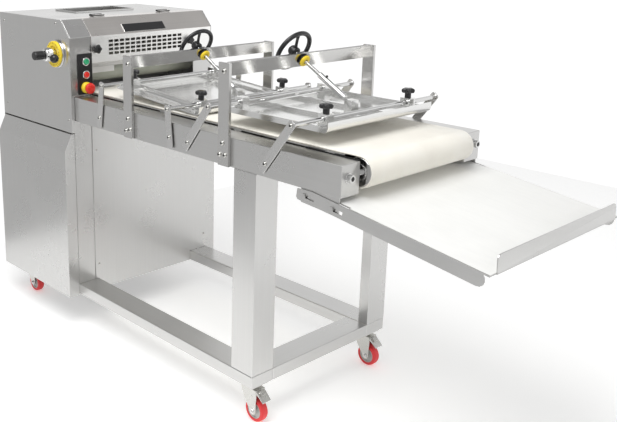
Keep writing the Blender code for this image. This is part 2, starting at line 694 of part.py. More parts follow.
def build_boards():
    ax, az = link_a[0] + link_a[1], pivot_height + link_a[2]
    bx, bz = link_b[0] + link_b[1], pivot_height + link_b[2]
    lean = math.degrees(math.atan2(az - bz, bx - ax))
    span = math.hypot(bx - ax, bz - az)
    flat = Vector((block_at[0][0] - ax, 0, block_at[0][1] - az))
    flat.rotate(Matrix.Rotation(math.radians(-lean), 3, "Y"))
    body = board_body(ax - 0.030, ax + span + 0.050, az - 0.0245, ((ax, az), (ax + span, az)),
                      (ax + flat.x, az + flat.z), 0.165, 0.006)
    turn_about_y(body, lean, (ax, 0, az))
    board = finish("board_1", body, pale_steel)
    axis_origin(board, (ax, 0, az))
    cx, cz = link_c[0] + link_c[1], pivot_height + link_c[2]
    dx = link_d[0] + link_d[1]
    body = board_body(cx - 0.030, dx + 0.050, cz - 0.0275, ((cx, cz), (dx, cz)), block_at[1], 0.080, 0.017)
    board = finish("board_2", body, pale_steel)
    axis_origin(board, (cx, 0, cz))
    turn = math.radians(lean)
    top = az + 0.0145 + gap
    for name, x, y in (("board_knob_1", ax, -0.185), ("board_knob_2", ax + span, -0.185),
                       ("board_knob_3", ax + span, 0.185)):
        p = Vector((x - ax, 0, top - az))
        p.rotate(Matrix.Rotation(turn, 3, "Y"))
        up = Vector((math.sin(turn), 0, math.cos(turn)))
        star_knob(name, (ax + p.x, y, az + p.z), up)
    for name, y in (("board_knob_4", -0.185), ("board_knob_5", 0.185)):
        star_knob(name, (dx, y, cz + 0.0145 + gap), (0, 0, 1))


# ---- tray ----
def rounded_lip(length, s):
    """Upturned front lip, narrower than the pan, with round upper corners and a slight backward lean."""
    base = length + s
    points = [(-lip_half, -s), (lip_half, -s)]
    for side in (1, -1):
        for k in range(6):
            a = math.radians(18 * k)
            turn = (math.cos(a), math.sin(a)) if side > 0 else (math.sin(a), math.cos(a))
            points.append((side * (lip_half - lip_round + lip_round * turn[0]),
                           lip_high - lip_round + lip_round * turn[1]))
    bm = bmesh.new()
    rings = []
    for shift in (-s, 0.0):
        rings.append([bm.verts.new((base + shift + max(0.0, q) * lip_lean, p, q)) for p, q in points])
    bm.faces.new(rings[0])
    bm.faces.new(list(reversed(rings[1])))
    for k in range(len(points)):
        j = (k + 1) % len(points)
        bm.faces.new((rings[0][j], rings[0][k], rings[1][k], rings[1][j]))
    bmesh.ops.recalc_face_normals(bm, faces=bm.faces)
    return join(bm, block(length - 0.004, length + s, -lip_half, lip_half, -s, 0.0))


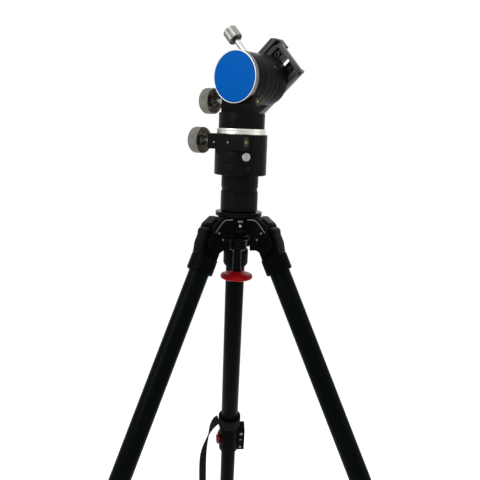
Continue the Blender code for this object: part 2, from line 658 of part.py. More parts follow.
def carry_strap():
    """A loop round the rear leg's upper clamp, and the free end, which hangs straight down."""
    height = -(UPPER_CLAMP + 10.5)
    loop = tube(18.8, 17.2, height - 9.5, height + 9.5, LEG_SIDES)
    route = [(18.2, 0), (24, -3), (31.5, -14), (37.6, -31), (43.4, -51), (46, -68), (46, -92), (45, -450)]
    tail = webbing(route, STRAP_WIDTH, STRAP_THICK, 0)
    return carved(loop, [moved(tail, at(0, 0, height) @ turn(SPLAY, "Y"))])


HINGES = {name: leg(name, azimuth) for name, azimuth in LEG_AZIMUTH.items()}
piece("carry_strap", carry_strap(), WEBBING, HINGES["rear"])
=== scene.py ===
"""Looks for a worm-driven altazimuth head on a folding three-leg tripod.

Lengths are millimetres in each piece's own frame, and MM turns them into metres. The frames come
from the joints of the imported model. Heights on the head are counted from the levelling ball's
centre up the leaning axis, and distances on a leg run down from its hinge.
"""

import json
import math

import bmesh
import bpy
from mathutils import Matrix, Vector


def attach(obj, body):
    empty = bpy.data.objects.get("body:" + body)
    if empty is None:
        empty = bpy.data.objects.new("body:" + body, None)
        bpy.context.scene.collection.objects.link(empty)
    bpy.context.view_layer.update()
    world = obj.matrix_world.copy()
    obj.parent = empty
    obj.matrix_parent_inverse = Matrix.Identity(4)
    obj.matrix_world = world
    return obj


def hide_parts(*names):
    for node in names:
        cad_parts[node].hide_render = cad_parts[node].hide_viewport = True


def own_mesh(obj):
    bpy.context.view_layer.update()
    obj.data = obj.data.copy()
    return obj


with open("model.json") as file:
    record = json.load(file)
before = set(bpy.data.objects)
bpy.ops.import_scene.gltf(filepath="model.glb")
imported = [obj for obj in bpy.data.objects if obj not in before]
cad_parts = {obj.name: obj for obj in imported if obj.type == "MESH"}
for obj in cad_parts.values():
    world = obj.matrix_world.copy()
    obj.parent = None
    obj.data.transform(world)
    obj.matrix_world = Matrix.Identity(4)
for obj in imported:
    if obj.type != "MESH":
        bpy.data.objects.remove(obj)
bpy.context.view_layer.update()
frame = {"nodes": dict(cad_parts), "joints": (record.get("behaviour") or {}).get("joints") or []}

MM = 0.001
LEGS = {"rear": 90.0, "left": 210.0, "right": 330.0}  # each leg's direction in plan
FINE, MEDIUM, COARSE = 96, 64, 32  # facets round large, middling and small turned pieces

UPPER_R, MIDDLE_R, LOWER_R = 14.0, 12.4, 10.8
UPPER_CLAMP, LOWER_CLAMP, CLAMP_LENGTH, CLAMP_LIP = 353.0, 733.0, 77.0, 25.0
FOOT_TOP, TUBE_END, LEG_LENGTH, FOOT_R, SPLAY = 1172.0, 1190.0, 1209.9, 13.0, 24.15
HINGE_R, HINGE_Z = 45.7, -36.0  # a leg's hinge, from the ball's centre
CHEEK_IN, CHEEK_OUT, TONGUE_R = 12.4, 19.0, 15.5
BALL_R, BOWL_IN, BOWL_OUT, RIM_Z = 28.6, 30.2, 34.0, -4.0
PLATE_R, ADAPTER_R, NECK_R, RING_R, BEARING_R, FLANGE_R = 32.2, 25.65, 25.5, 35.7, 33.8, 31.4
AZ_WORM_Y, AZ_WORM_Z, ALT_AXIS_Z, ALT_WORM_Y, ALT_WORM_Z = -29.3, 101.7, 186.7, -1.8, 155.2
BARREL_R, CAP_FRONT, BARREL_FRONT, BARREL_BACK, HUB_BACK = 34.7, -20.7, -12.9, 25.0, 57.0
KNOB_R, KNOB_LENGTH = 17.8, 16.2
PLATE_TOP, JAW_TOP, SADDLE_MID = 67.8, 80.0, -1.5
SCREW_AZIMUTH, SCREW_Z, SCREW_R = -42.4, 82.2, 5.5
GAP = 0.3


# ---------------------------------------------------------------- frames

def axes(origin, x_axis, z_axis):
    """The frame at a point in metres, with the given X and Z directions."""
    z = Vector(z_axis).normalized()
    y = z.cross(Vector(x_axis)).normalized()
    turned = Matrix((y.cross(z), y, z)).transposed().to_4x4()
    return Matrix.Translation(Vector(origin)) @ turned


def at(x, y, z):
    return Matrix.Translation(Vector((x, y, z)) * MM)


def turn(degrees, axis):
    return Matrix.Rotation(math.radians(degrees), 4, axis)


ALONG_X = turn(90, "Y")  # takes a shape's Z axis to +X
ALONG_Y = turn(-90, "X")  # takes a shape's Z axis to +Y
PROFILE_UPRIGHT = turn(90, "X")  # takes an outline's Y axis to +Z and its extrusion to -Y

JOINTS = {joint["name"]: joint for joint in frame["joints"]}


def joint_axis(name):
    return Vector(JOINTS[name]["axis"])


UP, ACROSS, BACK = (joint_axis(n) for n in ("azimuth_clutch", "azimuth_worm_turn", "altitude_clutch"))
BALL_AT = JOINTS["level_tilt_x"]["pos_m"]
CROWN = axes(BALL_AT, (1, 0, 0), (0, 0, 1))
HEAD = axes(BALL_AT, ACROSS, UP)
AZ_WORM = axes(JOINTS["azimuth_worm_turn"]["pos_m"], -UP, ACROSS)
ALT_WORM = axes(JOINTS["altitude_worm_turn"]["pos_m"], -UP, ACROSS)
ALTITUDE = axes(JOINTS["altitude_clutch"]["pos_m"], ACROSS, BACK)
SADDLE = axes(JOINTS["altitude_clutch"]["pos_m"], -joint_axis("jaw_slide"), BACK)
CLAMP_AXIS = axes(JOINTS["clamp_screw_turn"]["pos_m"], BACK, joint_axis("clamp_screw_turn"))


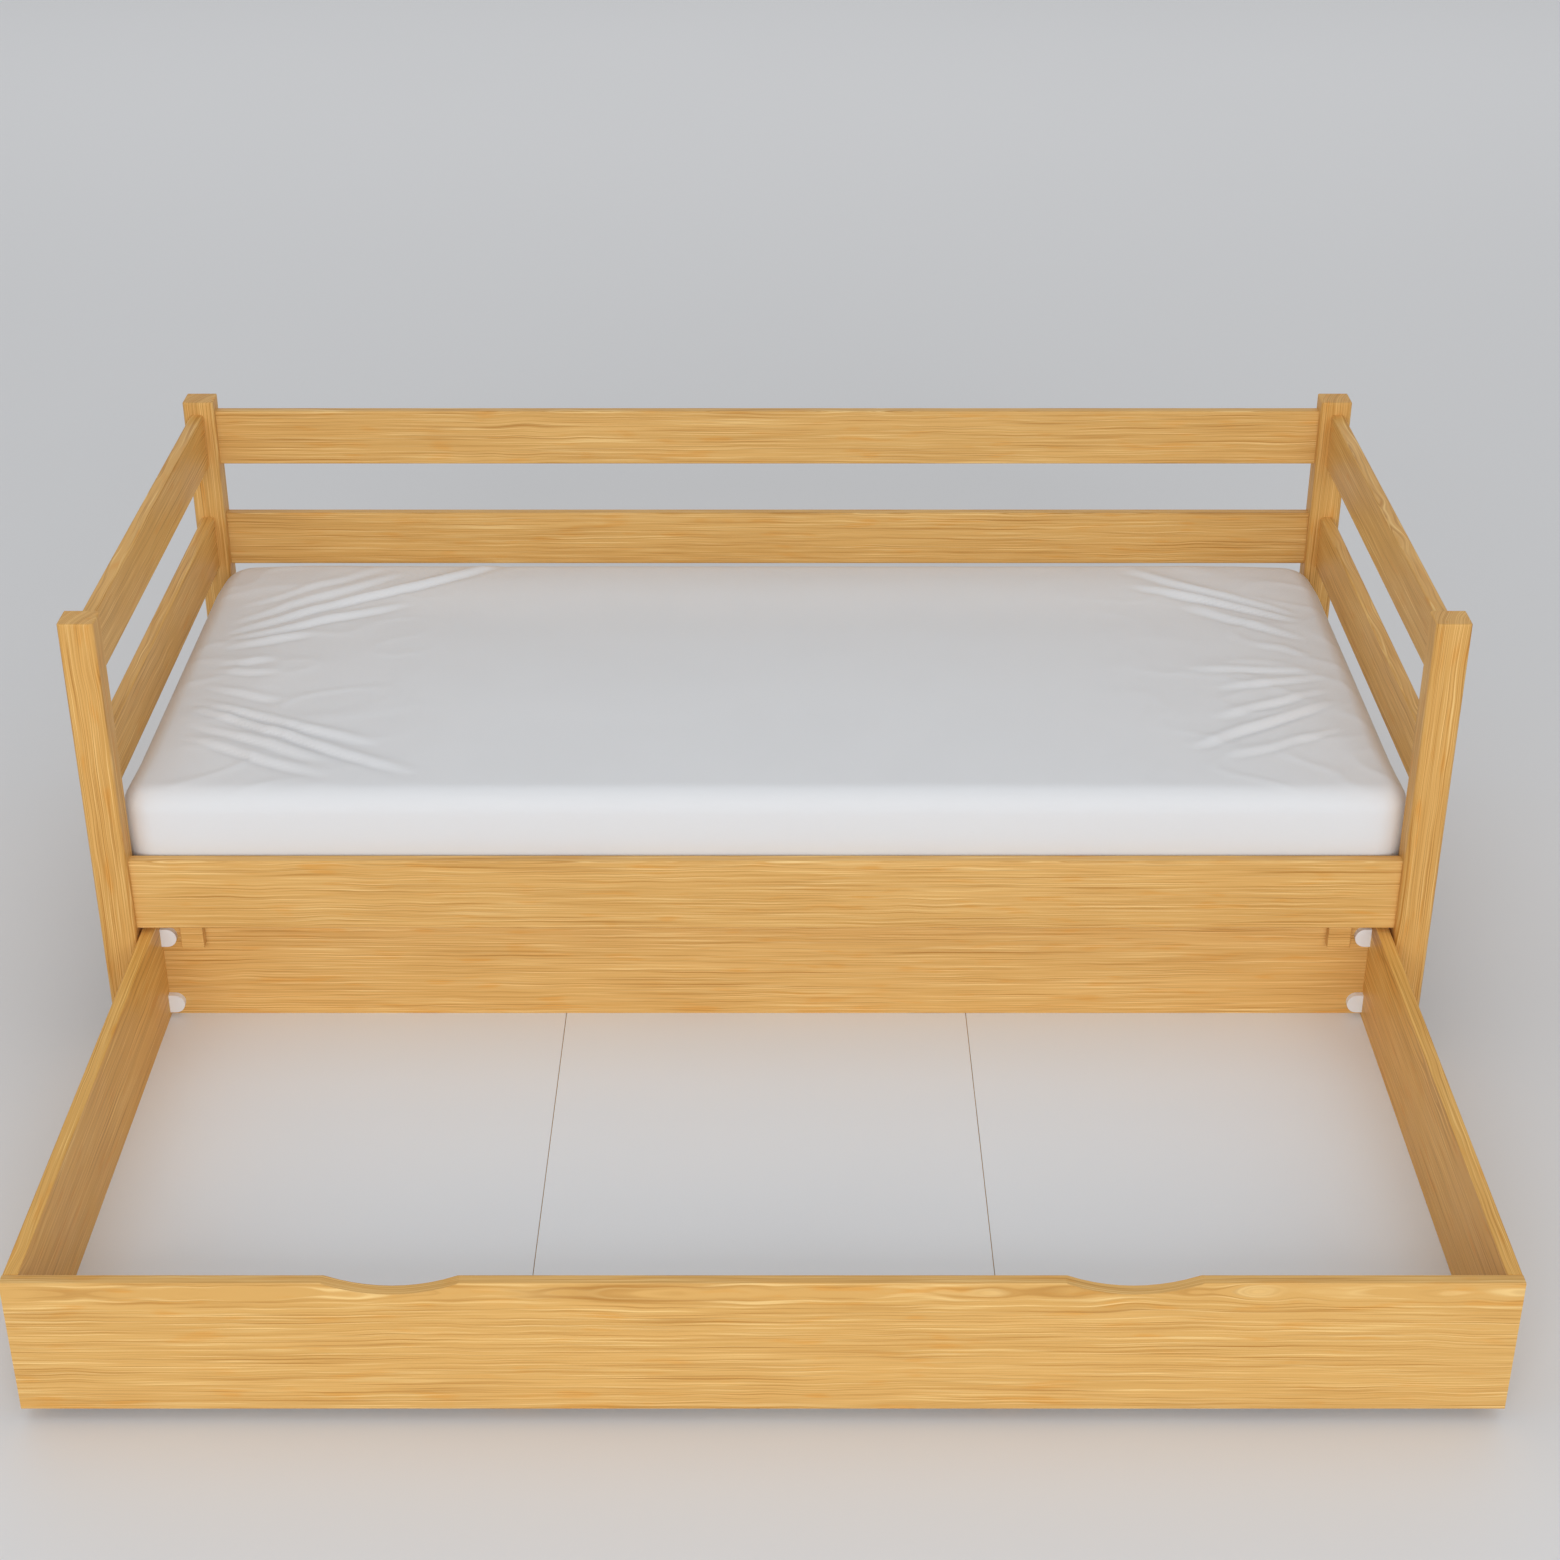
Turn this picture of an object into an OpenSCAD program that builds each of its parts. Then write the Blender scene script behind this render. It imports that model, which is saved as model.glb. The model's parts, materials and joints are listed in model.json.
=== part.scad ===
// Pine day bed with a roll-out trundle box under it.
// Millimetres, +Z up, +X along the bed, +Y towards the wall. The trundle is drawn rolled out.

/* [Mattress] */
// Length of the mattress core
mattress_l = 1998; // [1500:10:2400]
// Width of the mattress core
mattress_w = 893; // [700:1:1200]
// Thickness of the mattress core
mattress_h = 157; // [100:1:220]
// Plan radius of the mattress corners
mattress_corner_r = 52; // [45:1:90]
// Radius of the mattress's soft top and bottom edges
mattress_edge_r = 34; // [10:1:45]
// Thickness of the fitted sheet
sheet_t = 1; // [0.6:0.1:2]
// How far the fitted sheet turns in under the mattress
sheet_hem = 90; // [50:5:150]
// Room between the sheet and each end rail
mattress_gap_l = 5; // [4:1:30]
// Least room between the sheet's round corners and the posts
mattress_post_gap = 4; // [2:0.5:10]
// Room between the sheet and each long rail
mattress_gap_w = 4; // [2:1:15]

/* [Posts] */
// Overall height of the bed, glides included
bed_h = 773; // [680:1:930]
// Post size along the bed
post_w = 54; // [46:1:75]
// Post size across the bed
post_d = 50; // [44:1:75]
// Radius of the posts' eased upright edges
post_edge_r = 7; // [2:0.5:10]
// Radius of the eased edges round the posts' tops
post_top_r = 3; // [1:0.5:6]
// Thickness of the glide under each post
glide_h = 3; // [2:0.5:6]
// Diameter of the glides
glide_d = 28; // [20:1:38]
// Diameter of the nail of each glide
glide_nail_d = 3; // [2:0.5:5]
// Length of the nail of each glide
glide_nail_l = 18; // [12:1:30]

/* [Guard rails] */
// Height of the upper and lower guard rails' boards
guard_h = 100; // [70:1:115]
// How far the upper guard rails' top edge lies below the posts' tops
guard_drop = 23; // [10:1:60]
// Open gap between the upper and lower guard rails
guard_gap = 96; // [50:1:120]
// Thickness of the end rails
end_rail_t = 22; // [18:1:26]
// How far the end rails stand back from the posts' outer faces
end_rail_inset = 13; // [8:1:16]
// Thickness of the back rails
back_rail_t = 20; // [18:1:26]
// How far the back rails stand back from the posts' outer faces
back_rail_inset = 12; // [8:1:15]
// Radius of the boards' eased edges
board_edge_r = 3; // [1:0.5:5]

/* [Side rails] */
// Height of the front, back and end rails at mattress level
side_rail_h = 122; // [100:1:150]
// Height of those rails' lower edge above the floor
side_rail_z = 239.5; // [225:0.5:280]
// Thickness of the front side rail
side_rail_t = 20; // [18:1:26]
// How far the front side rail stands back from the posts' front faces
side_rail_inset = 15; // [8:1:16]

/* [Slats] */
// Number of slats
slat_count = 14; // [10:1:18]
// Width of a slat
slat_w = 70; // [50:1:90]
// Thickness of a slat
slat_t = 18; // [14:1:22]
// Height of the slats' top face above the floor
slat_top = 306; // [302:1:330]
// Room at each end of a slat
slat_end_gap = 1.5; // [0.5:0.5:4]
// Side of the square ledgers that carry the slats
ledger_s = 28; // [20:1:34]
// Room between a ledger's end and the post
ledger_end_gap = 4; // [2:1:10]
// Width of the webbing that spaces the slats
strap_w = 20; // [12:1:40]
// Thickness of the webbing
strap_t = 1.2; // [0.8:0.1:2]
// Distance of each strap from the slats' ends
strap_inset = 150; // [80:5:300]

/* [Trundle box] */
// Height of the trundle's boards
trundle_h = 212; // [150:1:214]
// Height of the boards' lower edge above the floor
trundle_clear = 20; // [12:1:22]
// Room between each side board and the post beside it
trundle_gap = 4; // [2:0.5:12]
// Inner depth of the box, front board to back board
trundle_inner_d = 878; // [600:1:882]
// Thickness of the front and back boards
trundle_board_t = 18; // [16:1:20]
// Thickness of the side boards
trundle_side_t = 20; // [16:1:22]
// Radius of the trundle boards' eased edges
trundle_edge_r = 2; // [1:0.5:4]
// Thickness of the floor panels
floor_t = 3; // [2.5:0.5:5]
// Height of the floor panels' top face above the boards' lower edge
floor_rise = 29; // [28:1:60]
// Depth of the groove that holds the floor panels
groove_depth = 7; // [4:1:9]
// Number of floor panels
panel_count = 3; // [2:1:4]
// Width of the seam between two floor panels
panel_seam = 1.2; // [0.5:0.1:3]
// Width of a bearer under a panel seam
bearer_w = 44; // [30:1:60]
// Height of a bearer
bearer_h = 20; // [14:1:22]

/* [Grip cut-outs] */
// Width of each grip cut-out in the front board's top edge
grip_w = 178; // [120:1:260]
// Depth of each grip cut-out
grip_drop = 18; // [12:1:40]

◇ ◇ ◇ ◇

From the entries above, give again exactly the lines running from the line with "leg(name, azimuth) for" to the line with "bpy.context.scene.collection.objects.link(empty)"; include both of those lines.

HINGES = {name: leg(name, azimuth) for name, azimuth in LEG_AZIMUTH.items()}
piece("carry_strap", carry_strap(), WEBBING, HINGES["rear"])
=== scene.py ===
"""Looks for a worm-driven altazimuth head on a folding three-leg tripod.

Lengths are millimetres in each piece's own frame, and MM turns them into metres. The frames come
from the joints of the imported model. Heights on the head are counted from the levelling ball's
centre up the leaning axis, and distances on a leg run down from its hinge.
"""

import json
import math

import bmesh
import bpy
from mathutils import Matrix, Vector


def attach(obj, body):
    empty = bpy.data.objects.get("body:" + body)
    if empty is None:
        empty = bpy.data.objects.new("body:" + body, None)
        bpy.context.scene.collection.objects.link(empty)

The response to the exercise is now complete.